Definition of phonetic in English:

phonetic

adjective

Phonetics
  • 1Relating to speech sounds.

    ‘detailed phonetic information’
    • ‘The basic phonetic unit of pirate speech is the single long-drawn-out letter: R, I, A, etc.’
    • ‘An appendix also supplies phonetic transcriptions for five sonnets and fifteen speeches or scenes from the plays.’
    • ‘Within this framework, speech input could be analyzed into phonetic features that are connected to a phonemic level of representation.’
    • ‘A traditional phonetic transcription represents speech as a succession of segments.’
    • ‘Lawrence Carrington's St.
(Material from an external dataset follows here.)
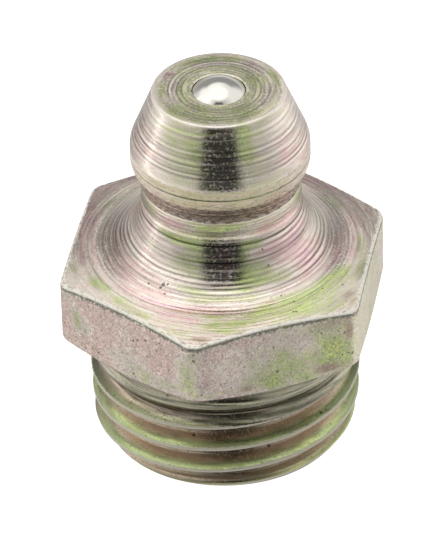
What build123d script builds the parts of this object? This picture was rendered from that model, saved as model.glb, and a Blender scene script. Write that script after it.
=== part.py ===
from build123d import *
import math
import os

os.makedirs("parts", exist_ok=True)

# Straight hydraulic grease nipple with a short taper thread M10x1, hexagon
# across flats 11 and a standard 6.5 mm coupler head. Millimetres, +Z up.
# The origin is the centre of the threaded end face; the axis is Z.

# ---------------------------------------------------------------- dimensions
# threaded shank (thread drawn as its major cylinder)
THREAD_D = 10.0          # M10x1, major diameter at mid length
END_D = 8.8              # diameter of the end face inside the lead-in chamfer
LEAD_IN_H = 0.90         # height of the lead-in chamfer
HEX_Z = 4.85             # underside of the hexagon

# hexagon, turned down from bar
HEX_AF = 10.9            # across flats (nominal 11)
CORNER_D = 12.38         # across the rounded bar corners
SEAT_D = 10.64           # flat ring under the hexagon, inside its chamfer
UNDER_DEG = 19.0         # slope of the chamfer under the hexagon corners
TOP_DEG = 13.0           # slope of the turned cone on top of the hexagon
CONE_Z = 7.69            # height of that cone ...
CONE_R = 5.50            # ... at this radius

# neck and coupler head
NECK_D = 5.8
FLARE_R = 2.2            # hollow between the neck and the cone of the hexagon
HEAD_D = 6.5             # coupler head, largest diameter
TOP_Z = 14.48            # flat top of the head
TOP_D = 4.78             # flat top, to the theoretical corner
GRIP_Z = 11.60           # lower end of the largest diameter
UNDERCUT_Z = 10.80       # the grip shoulder meets the neck here

# grease passage
INLET_D = 1.94           # hole in the top face that the ball closes
INLET_LAND = 0.06        # depth of the straight edge of that hole
BORE_D = 3.0             # passage behind the seat
OUTLET_D = 2.2           # hole left by the lip rolled in over the spring
LIP_H = 0.50             # thickness of the rolled lip

# check ball and its spring
BALL_D = 2.5
BALL_GAP = 0.015         # gap left between ball and seat, and ball and spring
WIRE_D = 0.32            # spring wire
COIL_D = 2.70            # outside diameter of the coils
TURNS = 10.5

# ------------------------------------------------------------ derived values
t_top = math.tan(math.radians(TOP_DEG))
s_top, c_top = math.sin(math.radians(TOP_DEG)), math.cos(math.radians(TOP_DEG))
t_under = math.tan(math.radians(UNDER_DEG))
neck_r = NECK_D / 2
corner_r = CORNER_D / 2

# hollow of radius FLARE_R, tangent to the neck and to the cone
cone_touch_r = neck_r + FLARE_R - FLARE_R * s_top
cone_touch_z = CONE_Z + t_top * (CONE_R - cone_touch_r)
flare_centre = (neck_r + FLARE_R, cone_touch_z + FLARE_R * c_top)
mid_deg = (180 + 270 - TOP_DEG) / 2
flare_mid = (
    flare_centre[0] + FLARE_R * math.cos(math.radians(mid_deg)),
    flare_centre[1] + FLARE_R * math.sin(math.radians(mid_deg)),
)

# conical seat, tangent to the ball where the ball meets the edge of the inlet
ball_r = BALL_D / 2
inlet_r = INLET_D / 2
seat_z = TOP_Z - INLET_LAND
ball_z = seat_z - math.sqrt(ball_r**2 - inlet_r**2) - BALL_GAP
seat_slope = math.sqrt(ball_r**2 - inlet_r**2) / inlet_r
seat_h = (BORE_D / 2 - inlet_r) / seat_slope

# spring: the ball rests in the top coil, the bottom coil on the rolled lip
coil_r = (COIL_D - WIRE_D) / 2
spring_low = LIP_H + BALL_GAP
spring_high = ball_z - math.sqrt((ball_r + WIRE_D / 2) ** 2 - coil_r**2) - BALL_GAP * 2

# ---------------------------------------------------------------------- body
with BuildPart() as body:
    # one turned outline, from the threaded end up to the flat top
    with BuildSketch(Plane.XZ) as outline:
        with BuildLine():
            Polyline(
                (0, 0),
                (END_D / 2, 0),
                (THREAD_D / 2, LEAD_IN_H),
                (THREAD_D / 2, HEX_Z),
                (SEAT_D / 2, HEX_Z),
                (corner_r, HEX_Z + t_under * (corner_r - SEAT_D / 2)),
                (corner_r, CONE_Z - t_top * (corner_r - CONE_R)),
                (cone_touch_r, cone_touch_z),
            )
            ThreePointArc(
                (cone_touch_r, cone_touch_z), flare_mid, (neck_r, flare_centre[1])
            )
            Polyline(
                (neck_r, flare_centre[1]),
                (neck_r, UNDERCUT_Z),
                (HEAD_D / 2, GRIP_Z),
                (HEAD_D / 2, TOP_Z - (HEAD_D - TOP_D) / 2 / 0.412),
                (TOP_D / 2, TOP_Z),
                (0, TOP_Z),
                (0, 0),
            )
        make_face()
        # soft turned edges of the head
        corners = outline.vertices()
        fillet([v for v in corners if abs(v.Y - TOP_Z) < 1e-4 and v.X > 1], radius=0.16)
        corners = outline.vertices()
        fillet(
            [v for v in corners if abs(v.X - HEAD_D / 2) < 1e-4 and v.Y > 12.2],
            radius=1.0,
        )
        corners = outline.vertices()
        fillet(
            [v for v in corners if abs(v.X - HEAD_D / 2) < 1e-4 and v.Y < 11.8],
            radius=0.7,
        )
        corners = outline.vertices()
        fillet(
            [v for v in corners if abs(v.X - neck_r) < 1e-4 and v.Y > 10.6],
            radius=0.5,
        )
    revolve(axis=Axis.Z)

    # the hexagon bar trims everything wider than its flats; corners on +-Y
    with BuildSketch(Plane.XY.offset(-1)):
        RegularPolygon(
            radius=HEX_AF / 2, side_count=6, major_radius=False, rotation=30
        )
    extrude(amount=TOP_Z + 2, mode=Mode.INTERSECT)

    # grease passage: inlet edge, conical ball seat, bore, rolled lip
    with BuildSketch(Plane.XZ):
        with BuildLine():
            Polyline(
                (0, -0.5),
                (OUTLET_D / 2 + 0.15, -0.5),
                (OUTLET_D / 2 + 0.15, 0),
                (OUTLET_D / 2, 0.15),
                (OUTLET_D / 2, LIP_H),
                (BORE_D / 2, LIP_H),
                (BORE_D / 2, seat_z - seat_h),
                (inlet_r, seat_z),
                (inlet_r, TOP_Z + 0.5),
                (0, TOP_Z + 0.5),
                (0, -0.5),
            )
        make_face()
    revolve(axis=Axis.Z, mode=Mode.SUBTRACT)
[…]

Lucian Creole is a valuable handbook for anyone interested in the phonetic and morphological structure of Creole speech.’
    1. 1.1 (of a system of writing) having a direct correspondence between symbols and sounds.
      ‘a phonetic alphabet’
      • ‘Champollion went on to show that for most of their writing, the scribes relied on using a relatively conventional phonetic alphabet.’
      • ‘In addition to the adaptation of Chinese characters to pre-existing Japanese vocabulary, two phonetic systems of writing were developed after the ninth century.’
      • ‘Since Spanish is a much more phonetic language-each vowel has a single sound-the tasks required of students in the word analysis content area do not easily transfer between the two languages.’
      • ‘Next he contends that Iroquois orality and phonetic writing stand in equal relation; he supports this claim through his metacommentary on translation and literacy and through his allusions to the Bible.’
      • ‘Its Cyrillic alphabet is phonetic; its grammar is synthetic, conveying information through word modification rather than order.’
    2. 1.2 Relating to phonetics.
      ‘the teachers should receive phonetic training’
      • ‘I just copied the story uncritically from Wucker's account and from Dove's poem, and of course neither of them is trained in phonetic vocabulary or its application to speech.’
      • ‘It was generally agreed that professional language teachers should receive phonetic training, and that at the school stage the teacher should preferably be of the same language background as the pupils.’
      • ‘Language CD-ROMs, which combine photographs, sounds, literal definitions and phonetic explanations, can contribute to restoring, sustaining and promoting of Aboriginal languages.’

Origin

Early 19th century: from modern Latin phoneticus, from Greek phōnētikos, from phōnein ‘speak’.